La resistencia entonces tampoco escaparía de este “mal de capitalismo” y, tal vez, sin darnos cuenta, Octubre, la Revuelta, también ha devenido una forma de mercancía. No lo fue en su origen, en su potencia de acontecimiento, pero habría sido transformado, por una alquimia consumista de cuño estético-erotizante, justo, en objeto de consumo, en moda pro o anti octubrista; en relato de una cierta disidencia snob o en material para nutrir el discurso reaccionario de las derechas que intentan apropiárselo.
En esta línea es que decimos Revuelta y no “Estallido social”.
Ésta última es una palabra que viene del lenguaje geológico y que, no sin intereses a la base, ha sido desplazada e instalada para descomplejizar algo que en su naturaleza más profunda es infinitamente más heterogéneo, irreductible, “revuelto”. “Revuelta” alude a un instante en que el que la sociedad chilena, como nunca antes, fue capaz de tensionar a las instituciones folclóricas devenidas de la oligarquía hacendal, de la dictadura, de la transición y de los gobiernos de ahí en más, a partir de un sinnúmero de subjetivades desparramadas en las calles de todo un país; sin jurar lealtad a ningún emblema, símbolo, líder.
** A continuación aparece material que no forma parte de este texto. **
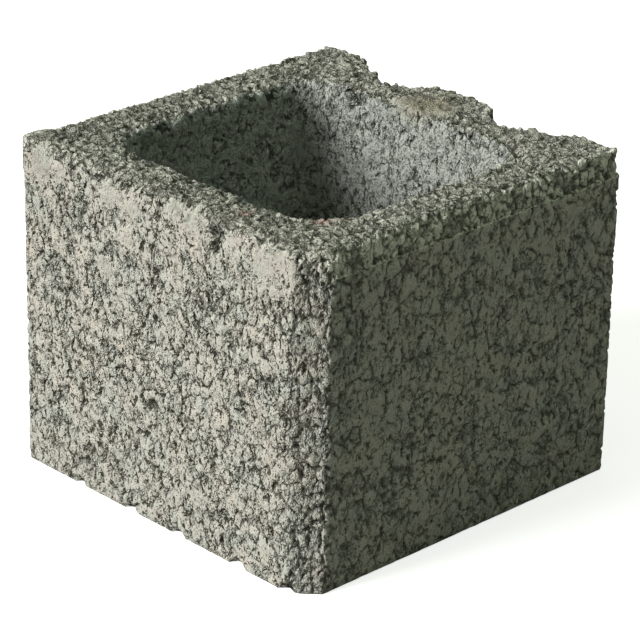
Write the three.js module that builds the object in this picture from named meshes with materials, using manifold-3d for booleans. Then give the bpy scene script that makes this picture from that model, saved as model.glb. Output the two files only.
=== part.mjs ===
// Hollow concrete end block, moulded in one piece: four walls round a single drafted cell, a
// plain end with one chamfered corner, and an interlocking end with a tongue between two grooves.
// Millimetres, +Z up. The origin is the middle of the bed face that the block stands on; +X runs
// from the plain end to the interlocking end, and Y runs across the two side faces.

import * as THREE from 'three';
import Module from 'manifold-3d';

// Outside
const length = 238;
const width = 233;
const height = 200;
const cornerChamfer = 14;

// Walls round the cell, as thick as they are at its mouth
const plainEndWall = 35;
const sideWall = 32;
const tongueEndWall = 44;
const cellCornerRadius = 28;
const cellDraft = 2;

// Interlocking end: widths are measured in turn from the middle of the tongue outwards
const tongueWidth = 54;
const flankRun = 4;
const shelfRun = 9;
const innerSlopeRun = 7.5;
const outerSlopeRun = 15.5;
const ledgeRun = 6;
const postSlopeRun = 16;

// Interlocking end: depths are measured inwards from the plane of the two corner posts
const shoulderDepth = 5;
const shelfRootDepth = 14;
const shelfEdgeDepth = 17;
const grooveDepth = 22.5;
const ledgeDepth = 11;
const grooveRound = 4;

// Struck band round the top, where the concrete stands back from the mould face, and worn rims
const bandHeight = 17;
const bandSetback = 1.2;
const outerRimRadius = 6;
const cellRimRadius = 4;

// Fineness of round stretches, and how far the cell's cutter passes the bed faces
const curveDivisions = 4;
const rimDivisions = 4;
const cutterOvershoot = 5;

const concrete = new THREE.MeshStandardMaterial({ color: 0x9c9a8e, roughness: 0.95, metalness: 0 });

const wasm = await Module();
wasm.setup();

// One side of the interlocking end, from the tongue's shoulder out to the corner post. Each point
// holds its distance from the middle of the end, and its depth behind the plane of the posts.
function interlockSteps() {
    const runs = [tongueWidth / 2, flankRun, shelfRun, innerSlopeRun, outerSlopeRun, ledgeRun, postSlopeRun];
    const depths = [shoulderDepth, shelfRootDepth, shelfEdgeDepth, grooveDepth, ledgeDepth, ledgeDepth, 0];
    let reach = 0;
    return runs.map((run, i) => {
        reach += run;
        return new THREE.Vector2(reach, depths[i]);
    });
}

// Draws the interlocking end into a plan outline, from the -Y post across the tongue to +Y.
function addInterlock(outline) {
    const endX = length / 2;
    const place = (step, side) => new THREE.Vector2(endX - step.y, side * step.x);
    const steps = interlockSteps();
    const groove = 3;
    const follow = (order, side) => {
        order.forEach((index, i) => {
            const here = place(steps[index], side);
            if (index !== groove) {
                outline.lineTo(here.x, here.y);
                return;
            }
            const before = place(steps[order[i - 1]], side);
            const after = place(steps[order[i + 1]], side);
            const start = before.sub(here).setLength(grooveRound).add(here);
            const finish = after.sub(here).setLength(grooveRound).add(here);
            outline.lineTo(start.x, start.y);
            outline.quadraticCurveTo(here.x, here.y, finish.x, finish.y);
        });
    };
    const outwards = steps.map((_, i) => i);
    follow([...outwards].reverse(), -1);

    const halfTongue = tongueWidth / 2;
    const crownRadius = (halfTongue ** 2 + shoulderDepth ** 2) / (2 * shoulderDepth);
    const halfAngle = Math.asin(halfTongue / crownRadius);
    outline.absarc(endX - crownRadius, 0, crownRadius, -halfAngle, halfAngle, false);
    follow(outwards, 1);
}

// Plan of the mould: plain end with its chamfered corner, two side faces and the interlock.
function blockOutline() {
    const x = length / 2;
    const y = width / 2;
    const outline = new THREE.Shape();
    outline.moveTo(-x + cornerChamfer, -y);
    outline.lineTo(x, -y);
    addInterlock(outline);
    outline.lineTo(x, y);
    outline.lineTo(-x, y);
    outline.lineTo(-x, -y + cornerChamfer);
    outline.closePath();
    return outline;
}

// Plan of the cell at its mouth.
function cellOutline() {
    const low = new THREE.Vector2(-length / 2 + plainEndWall, -width / 2 + sideWall);
    const high = new THREE.Vector2(length / 2 - tongueEndWall, width / 2 - sideWall);
    const r = cellCornerRadius;
    const quarter = Math.PI / 2;
    const outline = new THREE.Shape();
    outline.absarc(high.x - r, high.y - r, r, 0, quarter, false);
    outline.absarc(low.x + r, high.y - r, r, quarter, 2 * quarter, false);
    outline.absarc(low.x + r, low.y + r, r, 2 * quarter, 3 * quarter, false);
    outline.absarc(high.x - r, low.y + r, r, 3 * quarter, 4 * quarter, false);
    outline.closePath();
    return outline;
}

// An outline's points, counter-clockwise, each listed once.
function outlinePoints(outline) {
    const points = outline.getPoints(curveDivisions);
    return points.filter((point, i) => point.distanceTo(points[(i + 1) % points.length]) > 1e-6);
}

// Moves a counter-clockwise outline outwards by a distance, with mitred corners.
function offset(points, distance) {
    return points.map((point, i) => {
        const before = points[(i + points.length - 1) % points.length];
        const after = points[(i + 1) % points.length];
        const incoming = point.clone().sub(before).normalize();
        const outgoing = after.clone().sub(point).normalize();
        const mitre = new THREE.Vector2(incoming.y + outgoing.y, -incoming.x - outgoing.x);
        const stretch = 2 * distance / mitre.lengthSq();
        return point.clone().addScaledVector(mitre, stretch);
    });
}

// A closed solid through levels from the bottom up, each the outline grown by some amount.
function loft(points, levels) {
    const count = points.length;
    const rings = levels.map(({ z, grow }) => offset(points, grow).map((p) => [p.x, p.y, z]));
    const faces = [];
    for (let level = 0; level + 1 < rings.length; level++) {
        for (let i = 0; i < count; i++) {
            const next = (i + 1) % count;
            const a = level * count + i;
            const b = level * count + next;
            faces.push(a, b, b + count, a, b + count, a + count);
        }
    }
    const cap = THREE.ShapeUtils.triangulateShape(points, []);
    const top = (rings.length - 1) * count;
    for (const [a, b, c] of cap) {
        faces.push(a, c, b, top + a, top + b, top + c);
    }
    const geometry = new THREE.BufferGeometry();
    geometry.setAttribute('position', new THREE.Float32BufferAttribute(rings.flat(2), 3));
    geometry.setIndex(faces);
    return geometry;
}

// Levels of a quarter-round rim that ends at the top bed face. The rim turns away from the wall
// by the given radius: inwards with sign -1, outwards with sign 1.
function rimLevels(radius, sign, wallGrow) {
    const levels = [];
    for (let i = 0; i <= rimDivisions; i++) {
        const angle = Math.PI / 2 * i / rimDivisions;
        const z = height - radius + radius * Math.sin(angle);
        levels.push({ z, grow: wallGrow + sign * radius * (1 - Math.cos(angle)) });
    }
    return levels;
}

// The walls' outside: the mould face, the struck band behind its ledge, and the worn rim.
function blockLevels() {
    const ledgeZ = height - bandHeight;
    return [
        { z: 0, grow: 0 },
        { z: ledgeZ, grow: 0 },
        { z: ledgeZ, grow: -bandSetback },
        ...rimLevels(outerRimRadius, -1, -bandSetback),
    ];
}

// The cell's cutter: narrower downwards by the draft, and flared at the mouth by the worn rim.
function cellLevels() {
    const flare = rimLevels(cellRimRadius, 1, 0);
    return [
        { z: -cutterOvershoot, grow: -cellDraft },
        { z: 0, grow: -cellDraft },
        ...flare,
        { z: height + cutterOvershoot, grow: cellRimRadius },
    ];
}

function toSolid(geometry) {
    return new wasm.Manifold(new wasm.Mesh({
        numProp: 3,
        vertProperties: new Float32Array(geometry.attributes.position.array),
        triVerts: new Uint32Array(geometry.index.array),
    }));
}

function toGeometry(solid) {
    const mesh = solid.getMesh();
    const geometry = new THREE.BufferGeometry();
    geometry.setAttribute('position', new THREE.BufferAttribute(mesh.vertProperties, 3));
    geometry.setIndex(new THREE.BufferAttribute(mesh.triVerts, 1));
    geometry.computeVertexNormals();
    return geometry;
}

const walls = toSolid(loft(outlinePoints(blockOutline()), blockLevels()));
const cell = toSolid(loft(outlinePoints(cellOutline()), cellLevels()));

const block = new THREE.Mesh(toGeometry(walls.subtract(cell)), concrete);
block.name = 'hollow_block';

const group = new THREE.Group();
group.add(block);

export default group;
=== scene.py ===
"""Looks of the hollow concrete end block: its open-grained faces and crumbled rim, in a plain studio."""

import math
from types import SimpleNamespace

import bmesh
import bpy
from mathutils import Matrix, Vector


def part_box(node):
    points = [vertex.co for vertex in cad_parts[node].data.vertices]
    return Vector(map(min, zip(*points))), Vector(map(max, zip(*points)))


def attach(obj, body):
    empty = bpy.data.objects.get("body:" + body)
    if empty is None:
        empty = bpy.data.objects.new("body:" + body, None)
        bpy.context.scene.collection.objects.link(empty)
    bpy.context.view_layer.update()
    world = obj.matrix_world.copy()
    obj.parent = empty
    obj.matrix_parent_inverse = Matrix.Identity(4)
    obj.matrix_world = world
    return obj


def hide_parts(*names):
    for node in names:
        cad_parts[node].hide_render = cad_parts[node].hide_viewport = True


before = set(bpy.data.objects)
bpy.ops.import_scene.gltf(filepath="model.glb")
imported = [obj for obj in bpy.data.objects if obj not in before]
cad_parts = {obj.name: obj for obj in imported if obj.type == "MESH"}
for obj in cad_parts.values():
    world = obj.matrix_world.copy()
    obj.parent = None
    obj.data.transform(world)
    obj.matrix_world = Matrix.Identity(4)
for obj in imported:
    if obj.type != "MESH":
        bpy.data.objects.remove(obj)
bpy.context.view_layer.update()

MM = 0.001
NODE = "hollow_block"
LOW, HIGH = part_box(NODE)
HEIGHT = HIGH.z

# Walls round the cell, and the struck band below the top bed face
PLAIN_END_WALL = 35 * MM
TONGUE_END_WALL = 44 * MM
SIDE_WALL = 32 * MM
BAND_HEIGHT = 17 * MM
BAND_SETBACK = 1.2 * MM
LEDGE = HEIGHT - BAND_HEIGHT
CELL_LOW = Vector((LOW.x + PLAIN_END_WALL, LOW.y + SIDE_WALL, 0))
CELL_HIGH = Vector((HIGH.x - TONGUE_END_WALL, HIGH.y - SIDE_WALL, HEIGHT))
CELL_CORNER = 28 * MM
CORNER_CHAMFER = 14 * MM
CHAMFER_LINE = LOW.x + LOW.y + CORNER_CHAMFER

# Fineness of the body's mesh
WELD_GAP = 0.01 * MM
GROUND_VOXEL = 1.3 * MM
VOXEL = 0.9 * MM
MOST_TRIANGLES = 196000

# Sizes of what shows in the pressed concrete. Its sand is finer than the grit here, which is drawn as
# coarse as it needs to show.
FILL = 12 * MM
LUMP = 6.2 * MM
LUMP_BEND = 4.2 * MM
LUMP_SHIFT = 3.7 * MM
SWELL = 3.9 * MM
CREVICE = 3.0 * MM
CRACK = 2.1 * MM
CRACK_WIDTH = 4.3 * MM
PIT = 2.6 * MM
PINHOLE = 1.35 * MM
GRIT = 0.9 * MM

# How far the crumbled rim and the whole corner may stand out of the solid, though never out of its box
RIM_LEAVE = 0.9 * MM
CORNER_LEAVE = 4.5 * MM

# Strength of the two lights
KEY_LIGHT = 4.15
OVERHEAD_LIGHT = 0.64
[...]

Se trataba solo de multitud aconteciendo e itinerando en las ciudades sin más querella que la que el “inconsciente político” (concepto también de Jameson) identificaba tras una historia completa de abusos, postergación, discriminación y margen.
Al día de hoy un cierto sector del academicismo progresista (tercera derecha) ha pretendido tener la última palabra de la Revuelta, coser la Revuelta, suturarla y dar fin a la interpretación de la historia; se trataría de fijar la hermenéutica y establecer los límites de una época.
Frente a esto, consideramos, hay que reaccionar porque nadie tiene la última palabra de Octubre; ésta no es propiedad más que de la historia misma y sus ecos y pulsos no resisten ser subalternos de los poderes típicos.
Por estas y muchas otras razones es que hoy, más que nunca, hay que leer a Gabriel Salazar. Para saber y enterarnos de qué va la soberanía en un tiempo que parece no tener proyecto o que deambula entre la pequeñez de una política sin densidad y los escándalos de corrupción que, así indignantes, subrayan que los abusos a todo orden siguen ahí, vivos y, entonces, la querella de Octubre parece seguir teniendo sentido… todo el sentido.
Y es precisamente esta rehabilitación de una potencial nueva escena de insubordinación la que los sectores reaccionarios –que pretenden adueñarse o tachar la historia– han identificado y a lo que responden con toda la fuerza de su poderío multifacético y de capitales yuxtapuestos (pensamos en “la teoría de los capitales” de Pierre Bourdieu, en esta perspectiva).
Gabriel Salazar, uno de los pensadores más importantes del siglo XX y lo que va del XXI para la historia de Chile, es quien vio la historia de otro modo, desde abajo hacia arriba.
Él desmantela las prédicas oficiales redactadas por las clásicas plumas oligárquicas y dirige la mirada a los que no fueron invitados a la fiesta museológica que configura el relato de un pueblo: los peones, los pobladores, el proletariado, las mujeres, los niños huachos, los labradores, en fin.
Gabriel deconstruye la historia en el sentido más amplio y estremecedor que la palabra deconstrucción puede tener y adquirir en este momento. No solo invierte la jerarquía desautorizando la tradición, sino que permite que la multiplicidad constitutiva de todo esquema encuentre sus puntos de fuga, al decir de Deleuze, sus efectos de superficie. Transformando la historia de un país que no era otra cosa más que el fundamento inmutable de una casta propietaria, en la trama de los des-ubicados sin nada más que su devenir marginal. Con Salazar la novela de los sin nombre es escrita, ahora, en el pergamino de una historia que los espejea y reivindica.
“Soy un historiador social, crítico y de izquierda, pero no marxista. Focalizo el estudio de la historia en los sectores populares más marginados y no en las clases dirigentes, a diferencia de los historiadores tradicionales” (Gabriel Salazar, Diario el Metropolitano, 2000).
Leer la Revuelta en clave Gabriel Salazar es leer el revés de la trama que se hizo multitud.
Ahora Gabriel Salazar es decir para siempre Gabriel Salazar.